Avoid thinking and acting from a scarcity perspective where you take jobs that are not ideal because you’re afraid you won’t get anything else. Try to run your business from a perspective of abundance where you believe you can afford to give something away, and you can afford to hold out for your ideal client.

Editors Canada Conference 2016: Bill Walsh’s keynote speech

“You’re the editor,” said Bill Walsh during his keynote speech. His message was that although yes, language change happens, and yes, we’ll move with the times, we’re the editors, and our job is to choose the style option that’s appropriate for the publication and its readers. When Bill saw his first copy of The Associated Press Stylebook, he was delighted (“All that correctness!”). Same when he first read Strunk and White (“Omit needless words!”), but as time passed, he took a more nuanced view. What if omitting needless words makes the text really hard to read?

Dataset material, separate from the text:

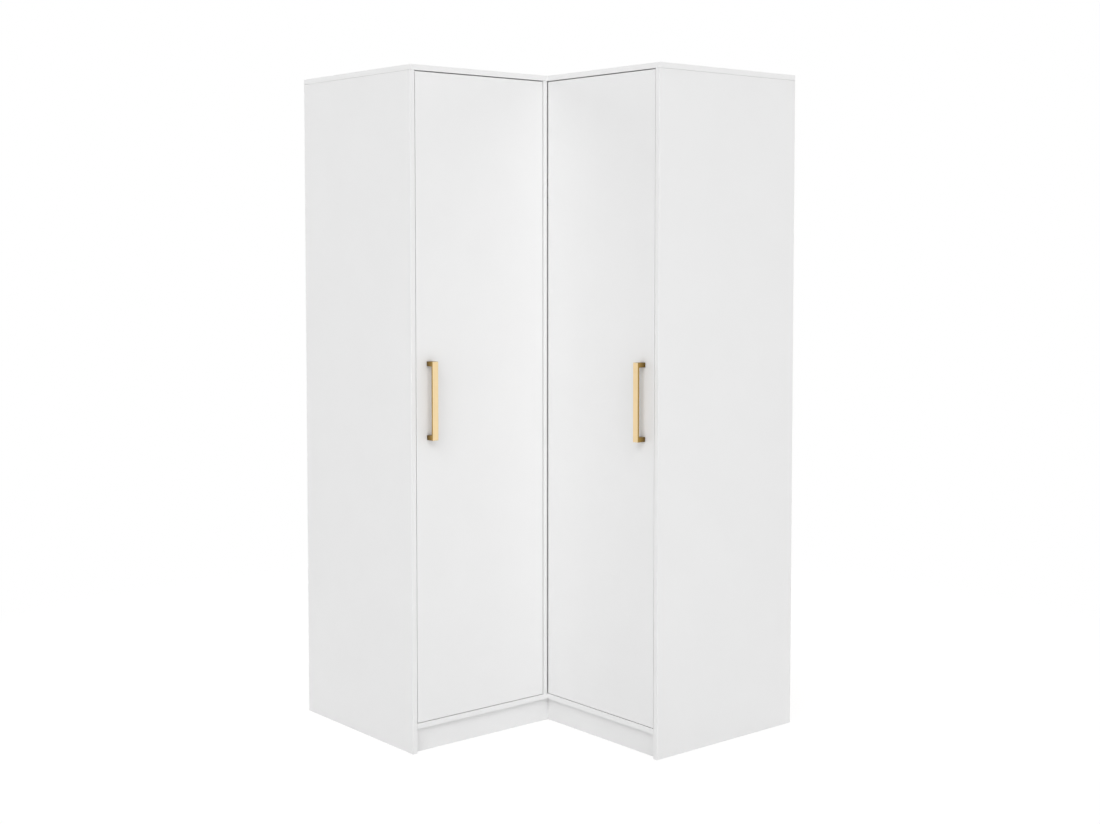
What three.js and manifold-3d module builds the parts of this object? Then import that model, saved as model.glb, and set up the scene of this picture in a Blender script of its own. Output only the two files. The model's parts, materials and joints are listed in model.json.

A descriptivist editor seems like a contradition in terms: What are they going to do? look at the copy and say, “Yep, that’s what the author wrote”? But he points out that there’s a difference between throwing eggs at your neighbour’s house because they use “impact” as a verb, and getting paid by your neighbour to edit their writing and leaving “impact” in place. You’re the editor. But extreme prescriptivism doesn’t make sense either. If you’re going to try to freeze language at a certain stage, which decade are you going to choose as the one time when English was correct? Bill suggests that style guides should lag a little behind the general trend: seeing e-mail with the hyphen today may look a little old-fashioned, but it doesn’t disturb a reader as much as email did in the late nineties.

Although obviously language is changing, Bill is skeptical about the supposed trend toward lowercasing and the trend to closing hyphenated compounds. In fact, he says, there seems to be a law of conservation of hyphens. The same people who close generally hyphenated compounds lever apart words that have been closed together for a hundred years.